Yesterday, my coworkers and I started working on an online digital learning series for Boston teachers in celebration of connected educator month. This work got me thinking about what it means to be a connected educator, the role of social media in fostering connected education, and what exactly constitutes “connected” in a world where tweets come and go faster than you can read them, where tags archive and curate online content for future use, and where educators have a wealth of available spaces in which to present, share, store, create, and design content. In what ways are these connective possibilities transforming what it means to “be a teacher” in the 21st-century… if they are at all? And what role does social media, specifically, play in all of this?

The Series

Here on Gone Digital, I will focus specifically on social media, because I’ve had social media on the mind lately. Despite the fact that many teachers and students use social media constantly in their lives beyond school, many districts have locked down social media within schools. This is because, like it or not, unlocking social media is akin to popping the top of a giant can of worms. There are a multitude of issues surrounding opening up social media to students and teachers, and these include student safety, network infrastructure, and the availability of appropriate professional development. Mention opening up social media to 100 principals and teachers, and I would guess that half of them would shiver in horror while the other half would light up with excitement. It’s not as easy as hitting a button.

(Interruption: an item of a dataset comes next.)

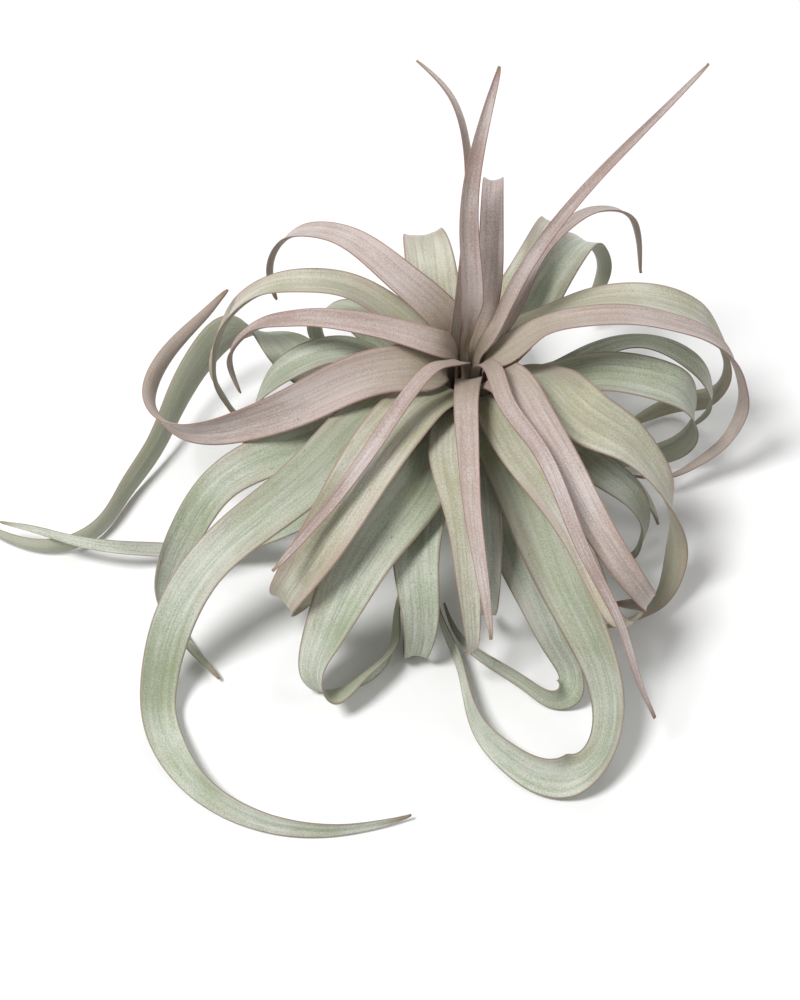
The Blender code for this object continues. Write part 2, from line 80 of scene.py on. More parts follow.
LEAVES = [
    ("heart", "tall", 0, 11.5, [(79, 2, 108), (97, 12, 144), (88, 19, 171), (75, 37, 203)]),
    ("heart", "front_left", 1, 9, [(241, 15, 92), (235, 24, 96), (234, 35, 96), (235, 50, 94),
        (236, 73, 89), (235, 103, 79), (232, 127, 64)]),
    ("heart", "spear", 2, 6.5, [(9, 8, 92), (28, 17, 105), (41, 41, 124), (39, 68, 145), (37, 94, 163),
        (36, 119, 180)]),
    ("heart", "left_narrow", 3, 12, [(202, 14, 96), (183, 31, 100), (176, 48, 100), (171, 63, 96),
        (169, 79, 90), (167, 93, 80), (167, 102, 68), (165, 106, 50), (165, 103, 36)]),
    ("heart", "front_right", 4, 8, [(300, 16, 92), (290, 40, 95), (293, 65, 92), (293, 87, 86),
        (293, 112, 74), (295, 133, 56), (296, 148, 34), (297, 157, 22)]),
    ("heart", "back", 5, 13, [(64, 16, 102), (67, 22, 132), (75, 35, 146), (78, 53, 130), (78, 76, 98)]),
    ("inner", "right", 7, 17, [(354, 16, 88), (6, 29, 95), (7, 46, 99), (6, 67, 99), (6, 83, 94),
        (6, 99, 86), (6, 111, 74), (6, 119, 55), (6, 121, 38), (4, 114, 24), (2, 102, 15), (359, 90, 12),
        (359, 74, 12)]),
    ("inner", "back_slender", 8, 9, [(105, 14, 106), (95, 20, 148), (97, 27, 174), (105, 36, 190),
        (117, 49, 200)]),
    ("inner", "front", 9, 12, [(267, 31, 89), (268, 51, 90), (270, 89, 82), (272, 113, 68),
        (273, 126, 54)]),
    ("inner", "arched", 10, 9, [(40, 24, 97), (48, 41, 109), (50, 61, 112), (51, 90, 104), (50, 113, 88),
        (50, 125, 66), (49, 127, 46)]),
    ("inner", "left_hooked", 11, 22, [(205, 18, 84), (202, 33, 88), (200, 52, 87), (199, 74, 80),
        (195, 94, 70), (190, 114, 60), (184, 128, 54), (178, 135, 54), (172, 134, 58), (167, 127, 66),
        (163, 119, 74), (157, 112, 82)]),
    ("inner", "front_right", 12, 20, [(307, 28, 89), (301, 47, 90), (300, 70, 84), (300, 93, 74),
        (301, 111, 64), (305, 119, 46), (309, 112, 28), (308, 98, 16)]),
    ("inner", "back_left", 13, 17, [(128, 16, 94), (141, 36, 107), (139, 65, 110), (139, 89, 102),
        (138, 108, 84), (138, 117, 62), (137, 117, 44)]),
    ("middle", "front_left", 14, 31, [(232, 19, 77), (233, 46, 82), (236, 77, 80), (236, 105, 68),
        (233, 116, 50), (230, 117, 34), (227, 103, 16), (226, 84, 8)]),
    ("middle", "right_back", 15, 26, [(27, 25, 85), (30, 40, 88), (26, 58, 91), (21, 78, 90),
        (19, 94, 84), (18, 108, 72), (19, 119, 54), (19, 124, 36), (21, 120, 18), (26, 113, 6),
        (26, 84, 4)]),
    ("middle", "left", 16, 25, [(151, 24, 82), (149, 39, 90), (151, 57, 96), (155, 77, 95),
        (157, 94, 88), (159, 107, 75), (160, 115, 56), (162, 117, 37), (161, 114, 22), (159, 109, 9),
        (156, 103, 4)]),
    ("middle", "front_right", 17, 19, [(290, 27, 79), (290, 51, 80), (294, 72, 74), (297, 90, 63),
        (297, 109, 53), (297, 124, 48), (306, 118, 34)]),
    ("middle", "back_right", 18, 16, [(65, 40, 83), (65, 63, 86), (65, 83, 90), (67, 101, 78),
        (68, 117, 60)]),
    ("outer", "front_left_long", 19, 24, [(212, 39, 77), (216, 63, 72), (220, 90, 67), (219, 114, 59),
        (218, 136, 46), (219, 153, 31), (221, 166, 16), (224, 176, 7), (230, 186, 5), (238, 193, 4),
        (246, 193, 4), (253, 187, 3), (262, 174, 3)]),
    ("middle", "right", 20, 29, [(345, 28, 79), (330, 44, 82), (326, 60, 79), (328, 73, 74),
        (329, 83, 66), (329, 92, 56), (329, 99, 38), (327, 103, 18), (320, 105, 6), (309, 101, 4),
        (300, 94, 4)]),
    ("middle", "back", 21, 28, [(111, 37, 81), (106, 57, 88), (103, 78, 83), (100, 98, 66),
        (96, 109, 42), (95, 104, 18)]),
    ("middle", "front", 22, 20, [(258, 43, 77), (267, 77, 68), (269, 95, 52), (270, 106, 35),
        (270, 108, 24), (269, 104, 17)]),
    ("outer", "back_right", 23, 27, [(58, 54, 68), (58, 76, 75), (59, 102, 71), (59, 117, 58),
        (58, 126, 38), (60, 118, 14)]),
    ("outer", "left", 24, 27, [(172, 28, 66), (169, 51, 76), (172, 67, 73), (173, 81, 62), (172, 90, 46),
        (172, 95, 27), (172, 94, 6), (178, 72, 4)]),
    ("outer", "front_looped", 25, 28, [(300, 32, 63), (294, 62, 57), (293, 91, 46), (294, 116, 33),
        (294, 135, 20), (291, 151, 10), (287, 159, 6), (281, 160, 6), (276, 149, 6), (272, 134, 6),
        (270, 117, 6), (268, 99, 6), (264, 84, 6), (258, 66, 6)]),
    ("hidden", "back_low", 26, 24, [(90, 42, 62), (88, 66, 60), (86, 84, 46), (84, 88, 26), (82, 80, 8)]),
    ("outer", "front_left", 27, 33, [(238, 34, 65), (248, 60, 69), (244, 84, 60), (242, 107, 45),
        (241, 121, 28), (242, 132, 12), (244, 131, 4), (248, 119, 4), (251, 99, 5), (248, 82, 8),
        (246, 58, 12)]),
    ("outer", "right", 28, 29, [(8, 36, 61), (7, 54, 66), (3, 74, 67), (2, 91, 60), (4, 98, 46),
        (7, 101, 28), (10, 95, 11), (12, 80, 5), (13, 60, 5)]),
    ("hidden", "back_left", 29, 24, [(138, 42, 62), (134, 72, 60), (132, 96, 42), (130, 104, 20),
        (128, 96, 5)]),
    ("outer", "front_short", 30, 20, [(278, 40, 53), (276, 66, 49), (275, 84, 39), (275, 88, 24),
        (276, 76, 12)]),
    ("outer", "left_low", 32, 24, [(196, 51, 60), (201, 73, 60), (200, 95, 54), (201, 113, 46),
        (203, 127, 33), (204, 137, 18), (206, 143, 8), (212, 147, 4), (220, 148, 4), (226, 148, 3)]),
    ("outer", "right_front", 33, 21, [(331, 44, 56), (326, 66, 54), (327, 79, 47), (328, 86, 36),
        (328, 87, 21), (327, 84, 10), (324, 72, 5)]),
    ("hidden", "back_lowest", 34, 22, [(110, 42, 50), (112, 70, 46), (114, 90, 28), (114, 95, 10)]),
    ("outer", "front_narrow", 35, 29, [(243, 32, 50), (250, 60, 51), (255, 85, 48), (258, 98, 33),
        (258, 101, 17), (257, 100, 7), (255, 92, 4), (252, 82, 7)]),
    ("outer", "right_back", 36, 18, [(34, 50, 45), (30, 75, 53), (23, 90, 57), (16, 103, 53),
        (15, 112, 38), (16, 115, 20), (18, 110, 7)]),
    ("outer", "left_long", 37, 25, [(159, 50, 46), (156, 80, 50), (148, 112, 44), (149, 125, 37),
        (155, 131, 29), (163, 134, 21), (174, 139, 12), (183, 150, 7), (190, 162, 6), (192, 173, 6),
        (192, 186, 6), (189, 205, 6), (184, 224, 5)]),
    ("outer", "front_low", 38, 21, [(290, 44, 40), (286, 71, 36), (288, 94, 28), (290, 108, 17),
        (290, 121, 8), (287, 124, 6), (282, 114, 6), (276, 101, 6), (269, 89, 6), (262, 70, 6)]),
    ("hidden", "back_right_lowest", 39, 22, [(76, 42, 40), (76, 68, 35), (75, 88, 17), (74, 92, 5)]),
    ("outer", "left_tip", 40, 11, [(212, 42, 38), (213, 78, 33), (204, 107, 14), (201, 120, 9),
        (198, 139, 10), (197, 154, 14), (194, 173, 15), (191, 187, 14), (188, 205, 12)]),
    ("hidden", "right_low", 41, 22, [(350, 42, 32), (348, 66, 26), (346, 84, 11), (345, 88, 4)]),
    ("hidden", "back_left_low", 42, 22, [(129, 42, 30), (130, 64, 25), (131, 82, 10), (132, 88, 3)]),
]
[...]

But that doesn’t mean social media isn’t transforming teaching and learning in meaningful ways. And that’s what this blog series is about — how teachers are using social media to both transform and make visible the work of teaching, and how they are using it with students to transform their digital learning and literacies. Starting next week, I’ll post once a week, focusing first on how teachers are building their professional networks both online and in f2f environments enhanced by digital engagement, then moving to ways teachers are using social media in the classroom to engage students.